The key to any trespass case is whether the accused KNOWINGLY remained UNLAWFULLY on the property of another. So, the act must not only be unlawful but also knowing. A high burden of proof. A "no trespassing" sign would take care of the "knowing" part but the act still has to be unlawful, meaning you had no lawful right or reason to be on the property. If a store owner or manager has previously told you to never come back, both the "knowing" and "unlawful" aspects have been met.
As always, I recommend that you contact a local, experienced criminal defense lawyer to discuss your particular situation.
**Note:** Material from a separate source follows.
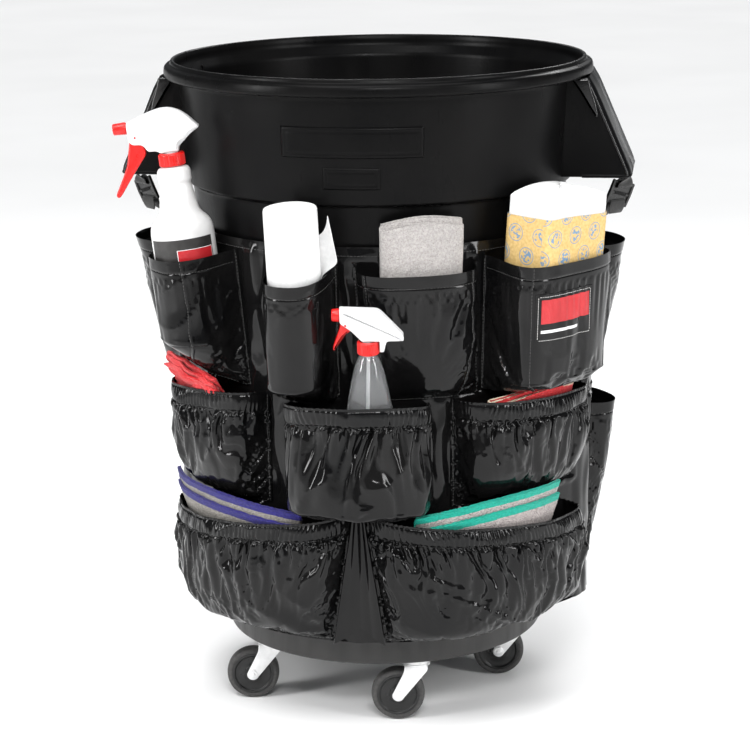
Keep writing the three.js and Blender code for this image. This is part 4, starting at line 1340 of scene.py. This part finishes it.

There is a concept in the law of "curtilage", which is an area immediately surrounding a home where the public may have access. If you wanted to walk up to someone's door and knock, you wouldn't be trespassing unless you were told you couldn't be there. Front porches ate usually considered curtilage. You should be okay unless they can show you were not supposed to be there for some other reason.
This is from Wikipedia:
The curtilage is a legal term which delineates the land immediately surrounding a house or dwelling, including any closely associated buildings and structures, but excluding any associated "open fields beyond". It delineates the boundary within which a home owner can have a reasonable expectation of privacy and where "intimate home activities" take place. It is an important legal concept in certain jurisdictions for the understanding of search and seizure, conveyancing of real property, burglary, trespass, and land use planning.
In urban properties, the location of the curtilage may be evident from the position of fences, wall and similar; within larger properties it may be a matter of some legal debate as to where the private area ends and the 'open fields' start.